=== Required work ===
Render the following material again verbatim, leaving nothing out.

......

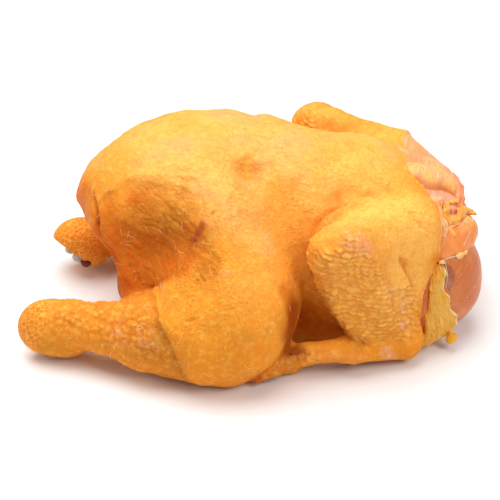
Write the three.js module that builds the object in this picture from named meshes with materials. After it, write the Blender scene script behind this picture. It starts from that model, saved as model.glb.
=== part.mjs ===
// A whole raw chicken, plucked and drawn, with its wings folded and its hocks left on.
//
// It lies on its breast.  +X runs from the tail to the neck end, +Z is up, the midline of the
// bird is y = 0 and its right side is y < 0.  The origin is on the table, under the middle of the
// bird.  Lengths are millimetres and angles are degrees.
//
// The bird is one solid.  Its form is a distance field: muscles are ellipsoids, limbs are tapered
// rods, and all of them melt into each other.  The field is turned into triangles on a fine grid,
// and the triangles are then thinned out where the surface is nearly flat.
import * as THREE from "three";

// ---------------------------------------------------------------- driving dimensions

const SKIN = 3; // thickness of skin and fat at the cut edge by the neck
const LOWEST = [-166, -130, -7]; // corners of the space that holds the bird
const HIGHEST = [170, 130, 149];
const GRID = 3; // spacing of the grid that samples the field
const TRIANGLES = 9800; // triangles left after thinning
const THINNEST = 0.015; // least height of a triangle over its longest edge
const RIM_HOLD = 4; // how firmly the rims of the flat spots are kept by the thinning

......

=== Solved exercise ===
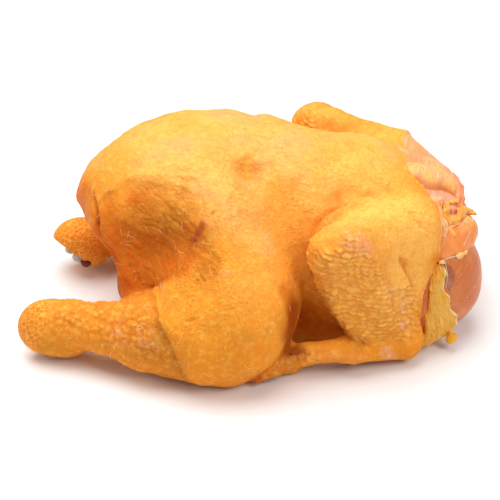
Write the three.js module that builds the object in this picture from named meshes with materials. After it, write the Blender scene script behind this picture. It starts from that model, saved as model.glb.
=== part.mjs ===
// A whole raw chicken, plucked and drawn, with its wings folded and its hocks left on.
//
// It lies on its breast.  +X runs from the tail to the neck end, +Z is up, the midline of the
// bird is y = 0 and its right side is y < 0.  The origin is on the table, under the middle of the
// bird.  Lengths are millimetres and angles are degrees.
//
// The bird is one solid.  Its form is a distance field: muscles are ellipsoids, limbs are tapered
// rods, and all of them melt into each other.  The field is turned into triangles on a fine grid,
// and the triangles are then thinned out where the surface is nearly flat.
import * as THREE from "three";

// ---------------------------------------------------------------- driving dimensions

const SKIN = 3; // thickness of skin and fat at the cut edge by the neck
const LOWEST = [-166, -130, -7]; // corners of the space that holds the bird
const HIGHEST = [170, 130, 149];
const GRID = 3; // spacing of the grid that samples the field
const TRIANGLES = 9800; // triangles left after thinning
const THINNEST = 0.015; // least height of a triangle over its longest edge
const RIM_HOLD = 4; // how firmly the rims of the flat spots are kept by the thinning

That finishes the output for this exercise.